We believe that investors and policymakers need to consider whether interest rates are low because of the action of central banks or because of unresolved debt deflation. Instead of driving interest rates down to or below zero, KBRA believes that the ECB, Federal Reserve, Bank of Japan and other global central banks should recall Fisher’s warning about the deadly combination of excessive unresolved debt and falling velocity of money. The proper policy mix to help Europe emerge from the threat of debt deflation is for the ECB to go forward with asset purchases as planned, for the EU states to increase public spending to provide short-term relief from unemployment and economic malaise, and for the ECB to raise rather than lower interest rates in order to increase the cash flows moving through the financial institutions of Europe and the wider global economic system. 
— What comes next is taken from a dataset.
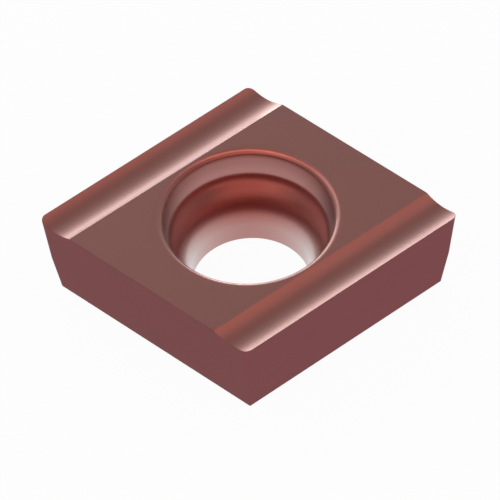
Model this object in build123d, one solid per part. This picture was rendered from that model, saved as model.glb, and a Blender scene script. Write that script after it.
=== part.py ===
from build123d import *
from math import acos, cos, degrees, radians, sin, sqrt, tan
import os

# Carbide indexable insert, in millimetres.
# One pressed, sintered and ground piece: an 80 degree rhombus with 7 degree relief on every flank,
# a chip groove ground along two opposite edges, and a screw hole with a curved seat.
# Origin: on the hole's axis, in the bottom face. +Z points up, and +X runs through the two
# 80 degree noses, so the two 100 degree corners lie on the Y axis.

# Rhombus, measured in the plane of the land
inscribed_circle = 6.35
nose_angle = 80.0
relief_angle = 7.0
nose_radius = 0.2
foot_radius = 0.03

# Heights above the bottom face: the ground cutting edges, and the land that stands above them
edge_height = 2.38
land_rise = 0.03

# Chip grooves: from the cutting edge in to the land, and the wheel's radius
groove_width = 1.0
groove_radius = 1.1

# Screw hole: a bore, a rounded seat for the screw's cone, and a recess for its head
bore_diameter = 2.8
bore_length = 0.5
seat_radius = 1.5
blend_radius = 0.5
recess_draft = 9.0
mouth_step = 0.75
mouth_radius = 0.15

# How far a cutting tool runs past the surface that it cuts
overrun = 1.0

land_height = edge_height + land_rise
half_nose = radians(nose_angle / 2)
relief = radians(relief_angle)
draft = radians(recess_draft)


def corner_radius(depth):
    """Radius of the corners at a depth below the land: a cone that shrinks with the flanks."""
    return max(nose_radius - depth * tan(relief), foot_radius)


def rhombus(depth):
    """Section of the blank at a depth below the land, with its four corners rounded."""
    circle_radius = inscribed_circle / 2 - depth * tan(relief)
    nose_reach = circle_radius / sin(half_nose)
    side_reach = circle_radius / cos(half_nose)
    corners = [(nose_reach, 0), (0, side_reach), (-nose_reach, 0), (0, -side_reach)]
    outline = make_face(Polyline(*corners, close=True))
    outline = fillet(outline.vertices(), corner_radius(depth))
    return Pos(0, 0, land_height - depth) * outline


def blank():
    """Four flanks that lean in by the relief angle, with noses that fade to the foot radius."""
    fade_depth = (nose_radius - foot_radius) / tan(relief)
    depths = [land_height, fade_depth, 0.0] if 0 < fade_depth < land_height else [land_height, 0.0]
    return loft([rhombus(depth) for depth in depths], ruled=True)


def groove_cutter(edge_direction):
    """Round bar that grinds one chip groove; edge_direction is the angle of the flank's normal.

    The arc runs from the cutting edge, which it lowers by the land's rise, to the land's border.
    """
    edge_inset = land_rise * tan(relief)
    chord = sqrt((groove_width - edge_inset) ** 2 + land_rise**2)
    lift = sqrt(groove_radius**2 - (chord / 2) ** 2)
    centre_inset = (groove_width + edge_inset) / 2 - lift * land_rise / chord
    centre_height = land_height - land_rise / 2 + lift * (groove_width - edge_inset) / chord
    bar_length = inscribed_circle / sin(2 * half_nose) + 2 * overrun
    bar = Rot(90, 0, 0) * Cylinder(groove_radius, bar_length)
    return Rot(0, 0, edge_direction) * Pos(inscribed_circle / 2 - centre_inset, 0, centre_height) * bar


def hole_cutter():
    """Body of revolution that removes the screw hole.

    Its section rises from the bottom face: the bore, the seat that swells inward, a hollow blend,
    the drafted wall of the recess and the rounded mouth. Each arc is tangent to its neighbours.
    """
    bore = bore_diameter / 2
    mouth = bore + mouth_step
    mouth_centre = Vector(mouth, land_height - mouth_radius)
    seat_centre = Vector(bore + seat_radius, bore_length)
    wall_outward = Vector(cos(draft), -sin(draft))
    wall_top = mouth_centre - wall_outward * mouth_radius
    span = seat_radius + blend_radius
    reach = blend_radius + (seat_centre - wall_top).dot(wall_outward)
    steepest = draft + acos(reach / span)
    seat_outward = Vector(cos(steepest), -sin(steepest))
    blend_centre = seat_centre - seat_outward * span
    section = Polyline((0, -overrun), (bore, -overrun), (bore, bore_length))
    section += RadiusArc((bore, bore_length), seat_centre - seat_outward * seat_radius, seat_radius)
    section += RadiusArc(section @ 1, blend_centre + wall_outward * blend_radius, -blend_radius)
    section += Line(section @ 1, wall_top)
    section += RadiusArc(wall_top, (mouth, land_height), mouth_radius)
    section += Polyline((mouth, land_height), (mouth, land_height + overrun), (0, land_height + overrun))
    section += Line((0, land_height + overrun), (0, -overrun))
    return revolve(Plane.XZ * make_face(section), Axis.Z)


def insert_body():
    """The finished insert: the blank less its two chip grooves and its screw hole."""
    first_groove = 90 + nose_angle / 2
    body = blank()
    body -= groove_cutter(first_groove)
    body -= groove_cutter(first_groove + 180)
    body -= hole_cutter()
    return body


os.makedirs("parts", exist_ok=True)
body = insert_body()
export_step(body, "parts/insert_body.step")
print("insert_body: volume", round(body.volume, 3), "mm3, box", body.bounding_box().size)
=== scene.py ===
# %% [markdown]
# # A coated carbide insert
#
# A carbide insert is the small replaceable tooth of a turning tool. Carbide powder is pressed into
# a rhombus, sintered hard, ground on its flanks and along two chip grooves, and then coated with a
# few thousandths of a millimetre of a reddish brown hard layer. It is one piece, with nothing that
# moves. This lesson rebuilds its surface from a handful of sizes, gives it a coating, and lights it
# like a small product on a pale table.

from math import acos, cos, pi, radians, sin, sqrt, tan

import bpy
import numpy as np
from mathutils import Matrix, Vector


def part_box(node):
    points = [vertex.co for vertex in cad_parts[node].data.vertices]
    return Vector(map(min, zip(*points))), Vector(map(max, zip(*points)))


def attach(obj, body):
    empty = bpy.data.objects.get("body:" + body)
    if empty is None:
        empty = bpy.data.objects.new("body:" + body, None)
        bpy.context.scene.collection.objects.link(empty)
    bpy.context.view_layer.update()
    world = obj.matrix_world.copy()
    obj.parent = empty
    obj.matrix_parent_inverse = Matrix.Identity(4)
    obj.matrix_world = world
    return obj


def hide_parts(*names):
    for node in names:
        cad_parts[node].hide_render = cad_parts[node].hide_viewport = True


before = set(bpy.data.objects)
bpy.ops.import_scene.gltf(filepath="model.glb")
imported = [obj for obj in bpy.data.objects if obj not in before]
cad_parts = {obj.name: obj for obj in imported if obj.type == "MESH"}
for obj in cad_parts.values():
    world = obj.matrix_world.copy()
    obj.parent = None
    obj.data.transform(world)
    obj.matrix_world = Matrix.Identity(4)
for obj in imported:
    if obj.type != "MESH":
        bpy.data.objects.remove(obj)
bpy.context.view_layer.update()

# %% [markdown]
# ## Sizes
#
# Every size below is a real one, in metres. A size could be typed into each formula where it is
# needed, but then a change would have to be made in many places. Kept together, the sizes also read
# like the drawing of the insert: its inscribed circle, its corner angle, its relief and its hole.

# %% Sizes of the insert
MM = 0.001
land_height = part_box("insert_body")[1][2]
circle_radius = 6.35 / 2 * MM
half_nose = radians(80 / 2)
relief = radians(7)
nose_radius = 0.2 * MM
foot_radius = 0.03 * MM

# A groove: its width from cutting edge to land, its arc, and how far the land rises over the edge
groove_width = 1.0 * MM
groove_radius = 1.1 * MM
land_rise = 0.03 * MM

# The hole from below: the bore, the bulging seat, the hollow blend, the leaning wall and the mouth
bore_radius = 1.4 * MM
bore_length = 0.5 * MM
seat_radius = 1.5 * MM
blend_radius = 0.5 * MM
recess_draft = radians(9)
mouth_step = 0.75 * MM
mouth_radius = 0.15 * MM

# The small roundings of the cutting edge and of the foot
edge_hone = 0.008 * MM
foot_break = 0.02 * MM
print("land height in mm:", round(land_height / MM, 4))

# %% [markdown]
# ## The outline of the blank
#
# The flanks of the real insert lean in by the relief angle, and its corners are slim cones that
# fade out on the way down. The outline could be drawn at each height and joined up, or a sharp
# prism could be bevelled. Here one formula gives the whole side: a rounded rhombus is the rhombus
# of its four corner centres with a small disc rolled around it. Both the rhombus and the disc
# shrink with depth, so the cones and the flat flanks come out of the same line of code.

# %% Columns around the outline
EDGE_COLUMNS = 90
ARC_COLUMNS = 16
corner_angles = np.radians([0, 90, 180, 270])
corner_leans = np.array([sin(half_nose), cos(half_nose)] * 2)
normal_angles = np.array([0.5 * np.pi - half_nose, 0.5 * np.pi + half_nose])
normal_angles = np.concatenate([normal_angles, normal_angles + np.pi])


def spread(count):
    """Fractions from 0 towards 1 that lie closer together near both ends: the mean of an even
    spread and of half a cosine wave."""
    even = np.arange(count) / count
    return 0.5 * even + 0.25 * (1 - np.cos(np.pi * even))


def outline_columns():
    """For each column around the outline: the corner that it starts from, how far it lies along the
    way to the next corner, and the direction in which the rolled disc touches the outline."""
    starts, shares, directions = [], [], []
    for corner in range(4):
        before, after = normal_angles[corner - 1], normal_angles[corner]
        turn = (after - before) % (2 * np.pi)
        arc = before + turn * np.arange(ARC_COLUMNS) / ARC_COLUMNS
        starts += [corner] * (ARC_COLUMNS + EDGE_COLUMNS)
        shares += [np.zeros(ARC_COLUMNS), spread(EDGE_COLUMNS)]
        directions += [arc, np.full(EDGE_COLUMNS, after)]
    return np.array(starts), np.concatenate(shares), np.concatenate(directions)


start_corner, edge_share, roll_angle = outline_columns()
roll = np.stack([np.cos(roll_angle), np.sin(roll_angle)], axis=-1)
print("columns around the outline:", len(roll_angle))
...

While the issues facing central bankers today are different from those confronted in the 1930s, the principal of avoiding debt deflation by increasing the income in the global financial system remains valid.  KBRA believes that a better strategy for the EU would be for the ECB to go forward with the planned purchase of bad debts from EU banks, but instead of subsidizing borrowing costs to encourage new lending, offering high-yield deposits and securities to banks, pensions, and other financial intermediaries that are presently underwater with respect to their long-term liabilities. By increasing the cash flow of assets held by banks and other financial intermediaries, KBRA submits, the ECB (as well as other central banks) would better address the true risk facing industrialized nations, namely prolonged debt deflation.